We demonstrate the performance of the algorithm on MD simulations of a fixed-charge water model, SPC/E. In these simulations, the time step for the bonds and bends is 0.5 fs, that for all non-bonded interactions within 6 Å is 3.0 fs, and then we check to see how large the time step Δ*T *can be chosen for all non-bonded interactions between 6 Å and 12.4 Å. Note that the division into short-range and long-range non-bonded forces is also applied to the reciprocal-space part of the Ewald sum, which is divided into large and small reciprocal-space vectors. The accompanying figure shows the radial distribution functions for different large time steps compared to a benchmark NVT simulation with a single time step of 0.5 fs. We also show the *L*_{1} error of each RDF compared to the benchmark as a function of time for the different large time steps.

Note that there is no change in the quality of the RDFs even if the large time step is 99 fs.

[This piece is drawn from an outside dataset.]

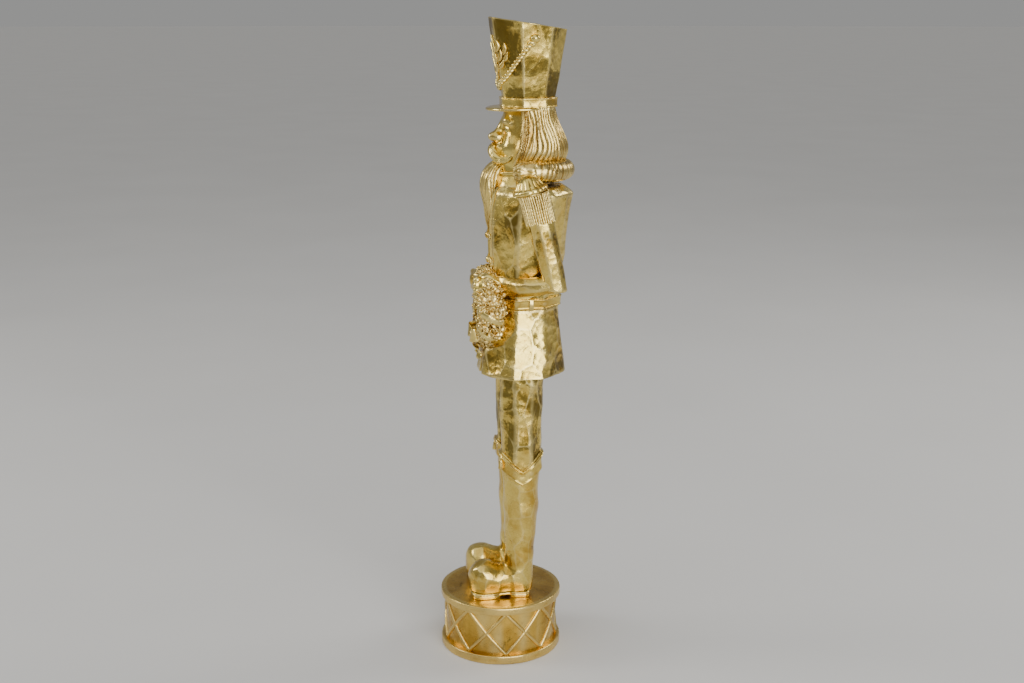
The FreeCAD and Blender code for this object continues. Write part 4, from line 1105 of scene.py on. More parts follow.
# ---------------------------------------------------------------- drum
@dataclass
class Drum:
    """The toy drum that the figure stands on.

    Attributes:
        shop: The workshop.
        lacings: Diamonds round the shell.
        around: Points round the drum.
    """

    shop: Workshop
    lacings: int = 9
    around: int = 240

    def ring(self, inner: float, outer: float, low: float, high: float, square: float,
             wobble: float, seed: int) -> Shape:
        """A turned ring with rounded edges and a hand-made wobble.

        Args:
            inner: Inner radius.
            outer: Outer radius.
            low: Height of the lower face.
            high: Height of the upper face.
            square: Power of the section's outline.
            wobble: Size of the unevenness.
            seed: Chooses the unevenness.

        Returns:
            The ring.
        """
        section = block_section((outer - inner) / 2, (high - low) / 2, 36, square)
        angle = np.linspace(0, FULL, self.around, endpoint=False)
        radius = (inner + outer) / 2 + section[:, :1]
        rows = np.stack([radius * np.cos(angle), radius * np.sin(angle),
                         np.broadcast_to((low + high) / 2 + section[:, 1:], (36, self.around))],
                        axis=-1)
        made = skin(rows, closed=True)
        out = np.maximum(np.hypot(made.points[:, 0], made.points[:, 1]) - inner, 0) / (outer - inner)
        return made.pushed(wobble * out * ripple(made.points, 26.0, seed))

    def build(self) -> None:
        """Shell, hoops, head and lacing."""
        shell, head = Box.of("drum_shell"), Box.of("drum_head")
        radius = shell.high[0]
        bore = Box.of("base_plate").high[0]
        body = self.ring(bore, radius, shell.low[2], shell.high[2], 14.0, 0.12, 11)
        self.shop.piece("drum_shell_leafed", body.hammered((16, 16, 12), 0.2, 3), DRUM_GOLD,
                        ["drum_shell"])
        for name, seed in (("drum_hoop_top", 5), ("drum_hoop_bottom", 6)):
            box = Box.of(name)
            hoop = self.ring(radius - 1.6, box.high[0] + 0.1, box.low[2], box.high[2] - 0.1, 5.5, 0.18,
                             seed)
            self.shop.piece(f"{name}_leafed", hoop, DRUM_GOLD, [name])
        self.build_head(radius, head)
        self.build_lacing(radius)

    def build_head(self, radius: float, head: Box) -> None:
        """Drum skin, a little uneven, that runs out over the hoop."""
        angle = np.linspace(0, FULL, self.around, endpoint=False)
        top = head.high[2]
        profile = [(radius - 2.0, head.low[2]), (radius - 1.8, top - 1.4), (radius + 2.6, top - 0.5),
                   (radius + 3.6, top - 0.25), (radius + 3.2, top + 0.02), (radius + 1.5, top + 0.1),
                   (radius - 1.0, top + 0.05)]
        rows = np.array([np.stack([size * np.cos(angle), size * np.sin(angle),
                                   np.full_like(angle, height)], axis=1)
                         for size, height in profile])
        made = skin(rows, cap_rings=40)
        inside = np.clip((radius - np.hypot(made.points[:, 0], made.points[:, 1])) / 8, 0, 1)
        upper = made.points[:, 2] > top - 0.05
        made.points[:, 2] -= np.where(upper, inside * (0.1 + 0.12 * ripple(made.points, 22.0, 9)), 0.0)
        self.shop.piece("drum_head_leafed", made, DRUM_GOLD, ["drum_head"])

    def build_lacing(self, radius: float) -> None:
        """One raised cord that zigzags twice round the shell and so crosses itself."""
        box = Box.of("drum_cords")
        steps = 24
        runs = np.repeat(np.arange(2 * self.lacings), steps)
        share = np.tile(np.arange(steps) / steps, 2 * self.lacings)
        height = box.low[2] + box.size[2] * np.where(runs % 2 == 0, share, 1 - share)
        angle = FULL * (runs + share) / self.lacings
        line = np.stack([radius * np.cos(angle), radius * np.sin(angle), height], axis=1)
        made = self.shop.cord("drum_lacing", [line], 1, box.high[0] - radius + 0.1, 0.0, 10.0,
                              DRUM_GOLD, True)
        self.shop.mount(made, ["drum_cords"], Slot.GOLD)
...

The method has also been adapted for the polarizable AMOEBA model by dividing the self-consistent polarization forces into short-range and long-range contributions, both of which need to be solved self-consistently. In these simulations, we designate the forces to which the Nosé-Hoover Langevin thermostat is directly coupled by XO (coupled to the long-range forces), XM (coupled to the short-range forces), and XI (coupled to the intramolecular forces). The large time step for XO is 75 fs while that for XM and XI is 120 fs. The RDFs are shown in the accompanying figure, together with the hydrogen-bond angles, α, β, and θ, all shown in the figure.

The method has now been implemented in the TINKER package, for which we have assessed the gains in computational time for the different schemes shown in this figure. These timings are shown below.